What is needed
Nothing may be dropped or altered: reproduce all the data.

Data segment
"""
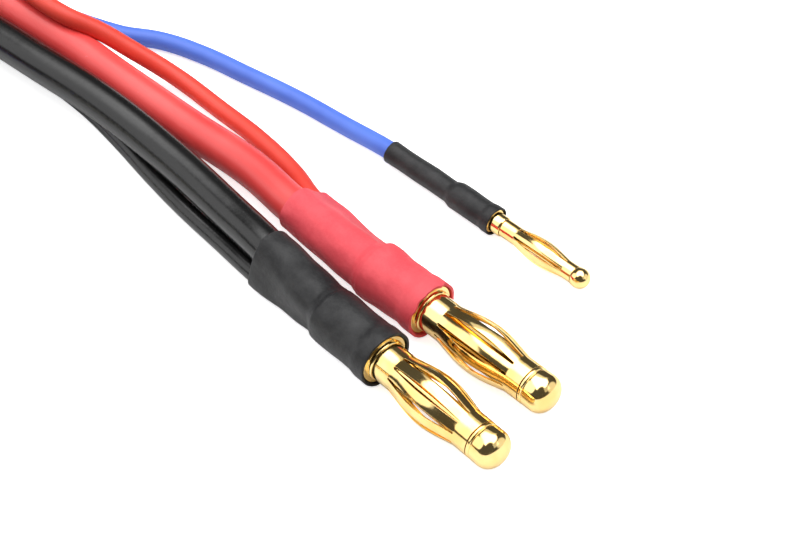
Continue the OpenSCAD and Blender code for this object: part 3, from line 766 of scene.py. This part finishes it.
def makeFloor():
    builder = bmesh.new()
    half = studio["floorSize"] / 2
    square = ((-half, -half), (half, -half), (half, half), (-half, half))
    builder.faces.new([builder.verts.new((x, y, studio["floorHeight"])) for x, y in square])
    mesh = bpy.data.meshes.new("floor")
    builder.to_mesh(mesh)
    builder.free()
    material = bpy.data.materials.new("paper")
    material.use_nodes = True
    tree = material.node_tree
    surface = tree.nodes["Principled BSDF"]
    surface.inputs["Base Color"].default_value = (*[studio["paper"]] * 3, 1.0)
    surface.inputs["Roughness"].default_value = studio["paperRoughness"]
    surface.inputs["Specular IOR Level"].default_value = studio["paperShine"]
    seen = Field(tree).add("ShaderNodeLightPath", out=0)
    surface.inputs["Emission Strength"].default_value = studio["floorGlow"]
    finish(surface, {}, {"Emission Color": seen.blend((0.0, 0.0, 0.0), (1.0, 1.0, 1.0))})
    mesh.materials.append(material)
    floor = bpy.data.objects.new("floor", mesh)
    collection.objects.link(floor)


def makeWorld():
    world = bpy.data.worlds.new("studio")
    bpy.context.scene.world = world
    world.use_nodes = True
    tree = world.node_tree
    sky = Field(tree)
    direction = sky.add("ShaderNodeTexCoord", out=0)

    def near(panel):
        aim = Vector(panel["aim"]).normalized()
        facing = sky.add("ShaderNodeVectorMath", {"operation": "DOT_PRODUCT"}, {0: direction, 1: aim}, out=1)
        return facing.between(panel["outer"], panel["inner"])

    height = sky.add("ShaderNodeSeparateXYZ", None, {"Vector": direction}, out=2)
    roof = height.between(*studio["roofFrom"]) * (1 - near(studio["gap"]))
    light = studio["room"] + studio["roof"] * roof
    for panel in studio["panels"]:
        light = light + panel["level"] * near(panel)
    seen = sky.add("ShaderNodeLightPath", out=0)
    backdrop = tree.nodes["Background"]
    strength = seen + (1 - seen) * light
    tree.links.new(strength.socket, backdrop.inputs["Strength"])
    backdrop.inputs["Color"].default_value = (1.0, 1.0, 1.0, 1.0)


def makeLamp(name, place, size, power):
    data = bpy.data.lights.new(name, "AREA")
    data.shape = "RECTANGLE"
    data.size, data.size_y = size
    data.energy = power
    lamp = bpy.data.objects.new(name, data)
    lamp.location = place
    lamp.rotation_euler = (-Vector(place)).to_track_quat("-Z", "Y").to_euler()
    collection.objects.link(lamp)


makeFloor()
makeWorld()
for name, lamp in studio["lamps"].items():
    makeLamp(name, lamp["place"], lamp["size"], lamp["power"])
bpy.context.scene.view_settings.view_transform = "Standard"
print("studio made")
"""
Answer for this exercise
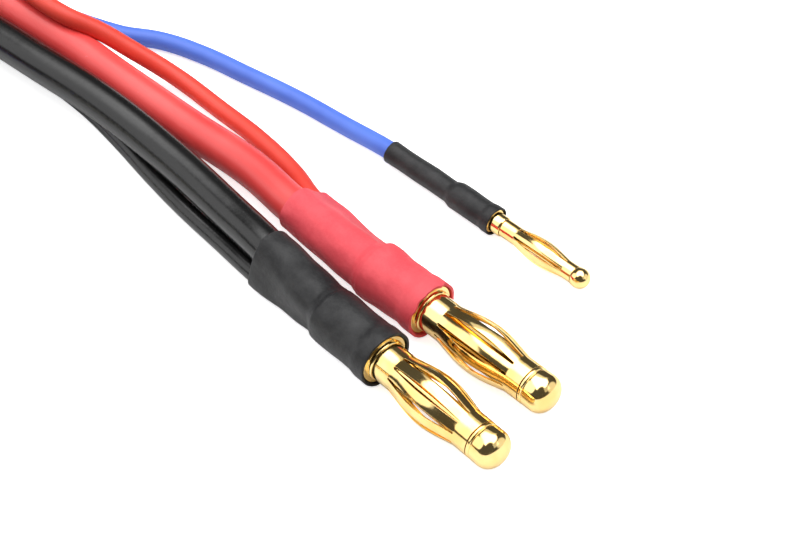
Continue the OpenSCAD and Blender code for this object: part 3, from line 766 of scene.py. This part finishes it.
def makeFloor():
    builder = bmesh.new()
    half = studio["floorSize"] / 2
    square = ((-half, -half), (half, -half), (half, half), (-half, half))
    builder.faces.new([builder.verts.new((x, y, studio["floorHeight"])) for x, y in square])
    mesh = bpy.data.meshes.new("floor")
    builder.to_mesh(mesh)
    builder.free()
    material = bpy.data.materials.new("paper")
    material.use_nodes = True
    tree = material.node_tree
    surface = tree.nodes["Principled BSDF"]
    surface.inputs["Base Color"].default_value = (*[studio["paper"]] * 3, 1.0)
    surface.inputs["Roughness"].default_value = studio["paperRoughness"]
    surface.inputs["Specular IOR Level"].default_value = studio["paperShine"]
    seen = Field(tree).add("ShaderNodeLightPath", out=0)
    surface.inputs["Emission Strength"].default_value = studio["floorGlow"]
    finish(surface, {}, {"Emission Color": seen.blend((0.0, 0.0, 0.0), (1.0, 1.0, 1.0))})
    mesh.materials.append(material)
    floor = bpy.data.objects.new("floor", mesh)
    collection.objects.link(floor)


def makeWorld():
    world = bpy.data.worlds.new("studio")
    bpy.context.scene.world = world
    world.use_nodes = True
    tree = world.node_tree
    sky = Field(tree)
    direction = sky.add("ShaderNodeTexCoord", out=0)

    def near(panel):
        aim = Vector(panel["aim"]).normalized()
        facing = sky.add("ShaderNodeVectorMath", {"operation": "DOT_PRODUCT"}, {0: direction, 1: aim}, out=1)
        return facing.between(panel["outer"], panel["inner"])

    height = sky.add("ShaderNodeSeparateXYZ", None, {"Vector": direction}, out=2)
    roof = height.between(*studio["roofFrom"]) * (1 - near(studio["gap"]))
    light = studio["room"] + studio["roof"] * roof
    for panel in studio["panels"]:
        light = light + panel["level"] * near(panel)
    seen = sky.add("ShaderNodeLightPath", out=0)
    backdrop = tree.nodes["Background"]
    strength = seen + (1 - seen) * light
    tree.links.new(strength.socket, backdrop.inputs["Strength"])
    backdrop.inputs["Color"].default_value = (1.0, 1.0, 1.0, 1.0)


def makeLamp(name, place, size, power):
    data = bpy.data.lights.new(name, "AREA")
    data.shape = "RECTANGLE"
    data.size, data.size_y = size
    data.energy = power
    lamp = bpy.data.objects.new(name, data)
    lamp.location = place
    lamp.rotation_euler = (-Vector(place)).to_track_quat("-Z", "Y").to_euler()
    collection.objects.link(lamp)


makeFloor()
makeWorld()
for name, lamp in studio["lamps"].items():
    makeLamp(name, lamp["place"], lamp["size"], lamp["power"])
bpy.context.scene.view_settings.view_transform = "Standard"
print("studio made")